What needs to be done - Print the lines of the data, starting with the first, up to and including the line where "clasp_bore_l = 2.5; // [1.5:0.1:3]" appears.

___ Source data

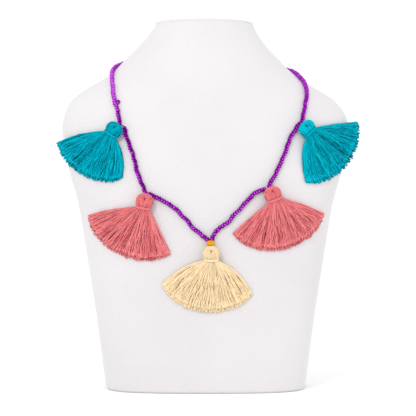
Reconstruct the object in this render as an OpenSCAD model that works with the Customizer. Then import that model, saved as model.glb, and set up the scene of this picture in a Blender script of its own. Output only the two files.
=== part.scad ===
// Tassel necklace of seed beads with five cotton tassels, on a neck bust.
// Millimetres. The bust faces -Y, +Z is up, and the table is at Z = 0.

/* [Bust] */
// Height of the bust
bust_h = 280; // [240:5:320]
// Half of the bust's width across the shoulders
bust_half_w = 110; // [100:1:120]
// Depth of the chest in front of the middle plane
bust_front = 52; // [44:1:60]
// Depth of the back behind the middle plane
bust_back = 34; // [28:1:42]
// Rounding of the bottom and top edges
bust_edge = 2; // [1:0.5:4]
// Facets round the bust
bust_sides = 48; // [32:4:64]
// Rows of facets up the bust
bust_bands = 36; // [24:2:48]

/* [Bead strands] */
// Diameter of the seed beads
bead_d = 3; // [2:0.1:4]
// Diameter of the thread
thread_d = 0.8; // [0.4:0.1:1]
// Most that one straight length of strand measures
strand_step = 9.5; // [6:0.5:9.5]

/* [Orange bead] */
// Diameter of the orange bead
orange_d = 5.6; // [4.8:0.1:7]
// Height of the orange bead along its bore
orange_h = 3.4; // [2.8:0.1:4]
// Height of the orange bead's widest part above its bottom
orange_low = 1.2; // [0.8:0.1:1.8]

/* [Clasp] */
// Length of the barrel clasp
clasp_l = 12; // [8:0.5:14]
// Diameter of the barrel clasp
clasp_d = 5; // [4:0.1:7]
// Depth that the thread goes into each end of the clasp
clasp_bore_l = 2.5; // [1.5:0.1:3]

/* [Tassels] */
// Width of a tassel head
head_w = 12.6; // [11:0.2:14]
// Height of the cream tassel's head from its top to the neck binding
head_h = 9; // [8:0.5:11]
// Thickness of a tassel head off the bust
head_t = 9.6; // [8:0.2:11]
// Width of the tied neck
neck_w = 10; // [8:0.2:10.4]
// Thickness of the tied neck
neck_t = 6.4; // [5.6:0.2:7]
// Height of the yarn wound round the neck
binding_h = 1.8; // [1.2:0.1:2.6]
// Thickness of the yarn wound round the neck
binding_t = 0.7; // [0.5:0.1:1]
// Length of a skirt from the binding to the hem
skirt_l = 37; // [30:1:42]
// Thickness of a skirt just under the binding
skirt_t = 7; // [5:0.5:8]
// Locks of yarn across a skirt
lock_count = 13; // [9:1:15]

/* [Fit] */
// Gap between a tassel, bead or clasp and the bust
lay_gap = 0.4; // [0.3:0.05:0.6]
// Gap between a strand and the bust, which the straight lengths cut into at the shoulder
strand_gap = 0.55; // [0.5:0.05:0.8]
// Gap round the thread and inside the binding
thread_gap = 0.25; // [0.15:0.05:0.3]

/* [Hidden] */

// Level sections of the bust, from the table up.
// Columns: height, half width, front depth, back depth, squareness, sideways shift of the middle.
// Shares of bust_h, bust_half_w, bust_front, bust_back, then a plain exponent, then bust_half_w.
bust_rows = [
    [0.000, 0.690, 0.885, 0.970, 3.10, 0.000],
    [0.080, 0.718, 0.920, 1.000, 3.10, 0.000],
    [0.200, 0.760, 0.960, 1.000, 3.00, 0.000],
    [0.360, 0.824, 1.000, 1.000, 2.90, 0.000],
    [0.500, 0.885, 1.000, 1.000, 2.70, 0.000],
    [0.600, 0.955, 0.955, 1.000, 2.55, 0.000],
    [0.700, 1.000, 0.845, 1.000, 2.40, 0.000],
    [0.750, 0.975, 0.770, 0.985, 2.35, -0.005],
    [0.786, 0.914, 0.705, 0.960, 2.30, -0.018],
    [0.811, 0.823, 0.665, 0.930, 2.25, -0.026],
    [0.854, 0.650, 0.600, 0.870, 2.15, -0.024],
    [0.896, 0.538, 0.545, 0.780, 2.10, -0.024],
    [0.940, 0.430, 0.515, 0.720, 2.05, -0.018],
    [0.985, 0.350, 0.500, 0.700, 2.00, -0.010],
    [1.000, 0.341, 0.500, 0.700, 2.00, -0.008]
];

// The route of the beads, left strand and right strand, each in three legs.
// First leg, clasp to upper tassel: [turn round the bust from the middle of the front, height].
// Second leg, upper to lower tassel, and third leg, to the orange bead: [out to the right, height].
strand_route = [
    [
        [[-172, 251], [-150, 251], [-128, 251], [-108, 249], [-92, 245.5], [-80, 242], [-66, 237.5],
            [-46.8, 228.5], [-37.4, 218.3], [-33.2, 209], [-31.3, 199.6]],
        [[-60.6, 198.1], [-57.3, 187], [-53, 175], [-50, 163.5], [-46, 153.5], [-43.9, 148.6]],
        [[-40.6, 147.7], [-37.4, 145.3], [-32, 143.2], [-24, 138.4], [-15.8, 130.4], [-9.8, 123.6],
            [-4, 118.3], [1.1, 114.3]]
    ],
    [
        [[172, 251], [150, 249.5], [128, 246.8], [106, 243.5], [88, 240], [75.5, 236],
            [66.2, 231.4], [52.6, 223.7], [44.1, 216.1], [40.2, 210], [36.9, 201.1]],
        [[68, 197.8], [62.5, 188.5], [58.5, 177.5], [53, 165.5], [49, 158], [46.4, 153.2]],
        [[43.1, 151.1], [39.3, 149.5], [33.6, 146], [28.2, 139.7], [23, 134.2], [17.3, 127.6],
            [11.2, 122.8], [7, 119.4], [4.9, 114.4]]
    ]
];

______

The result -
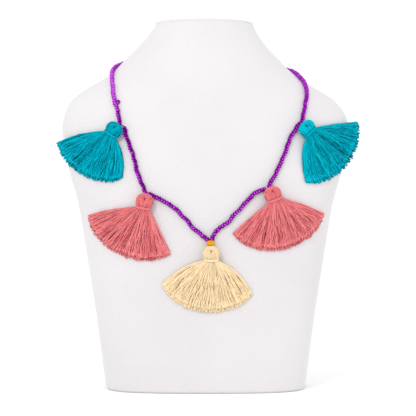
Reconstruct the object in this render as an OpenSCAD model that works with the Customizer. Then import that model, saved as model.glb, and set up the scene of this picture in a Blender script of its own. Output only the two files.
=== part.scad ===
// Tassel necklace of seed beads with five cotton tassels, on a neck bust.
// Millimetres. The bust faces -Y, +Z is up, and the table is at Z = 0.

/* [Bust] */
// Height of the bust
bust_h = 280; // [240:5:320]
// Half of the bust's width across the shoulders
bust_half_w = 110; // [100:1:120]
// Depth of the chest in front of the middle plane
bust_front = 52; // [44:1:60]
// Depth of the back behind the middle plane
bust_back = 34; // [28:1:42]
// Rounding of the bottom and top edges
bust_edge = 2; // [1:0.5:4]
// Facets round the bust
bust_sides = 48; // [32:4:64]
// Rows of facets up the bust
bust_bands = 36; // [24:2:48]

/* [Bead strands] */
// Diameter of the seed beads
bead_d = 3; // [2:0.1:4]
// Diameter of the thread
thread_d = 0.8; // [0.4:0.1:1]
// Most that one straight length of strand measures
strand_step = 9.5; // [6:0.5:9.5]

/* [Orange bead] */
// Diameter of the orange bead
orange_d = 5.6; // [4.8:0.1:7]
// Height of the orange bead along its bore
orange_h = 3.4; // [2.8:0.1:4]
// Height of the orange bead's widest part above its bottom
orange_low = 1.2; // [0.8:0.1:1.8]

/* [Clasp] */
// Length of the barrel clasp
clasp_l = 12; // [8:0.5:14]
// Diameter of the barrel clasp
clasp_d = 5; // [4:0.1:7]
// Depth that the thread goes into each end of the clasp
clasp_bore_l = 2.5; // [1.5:0.1:3]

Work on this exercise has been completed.